Although I only have a few hours on the engine so far, no problems have appeared.
Since PA engine blocks are rare and this was the original engine to the car, I sought the advice of a competent machinist and we were able to save the engine.
Lew Palmer

If there is no seepage at the bottom end why not use a solid copper head gasket?. This will completely seal the top end.
As the TD is not a pressurised system it is not under stress.
As for not many sleeved blocks, that may be the case in the USA but not here. I have worked on many friends cars and most are sleeved. My engine has been sleeved and is now on its first rebore.
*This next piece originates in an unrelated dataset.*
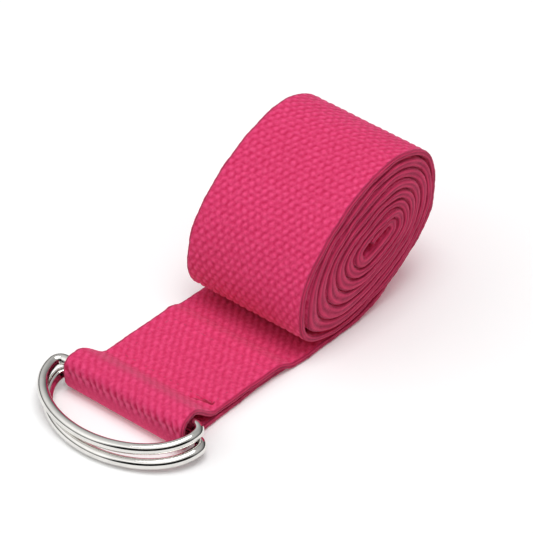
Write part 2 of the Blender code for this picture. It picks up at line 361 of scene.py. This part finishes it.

Most UK cars did short runs which knackered them up very quickly. when my TF was my daily driver it did 5 miles to work and 5 back every day only really getting hot on my days off.
Ray TF 2884
Ray Lee

Jud - I don't know if your question was ever answered. If you look at the original picture, you can see a thin line around the top of each cylinder, which is the sleeve. A sleeve is a tube of metal inserted into an overbored cylinder to reduce the diameter of the bore back to standard, used when there is a damage or wear to the cylinder wall.

Tom Lange
MGT Repair
t lange

Thanks Tom. I didn't look carefully enough when I had the head off and I don't think the photo is clear enough to tell. I guess I'll find out fi (when?) I have the engine out for a rebuild. Good to know that sleeves can salvage even a pretty knackered up block.
Jud
J K Chapin

You could try resin sealing, as Roy has suggested, but you will notice the extra performance if you go to 1350cc, as the compression ratio will also increase. I also think your machine shop will be able to source appropriate liners from a wider range direct from the manufacturers - this is what happened in my case. Your machine shop might even have other sources for your pistons.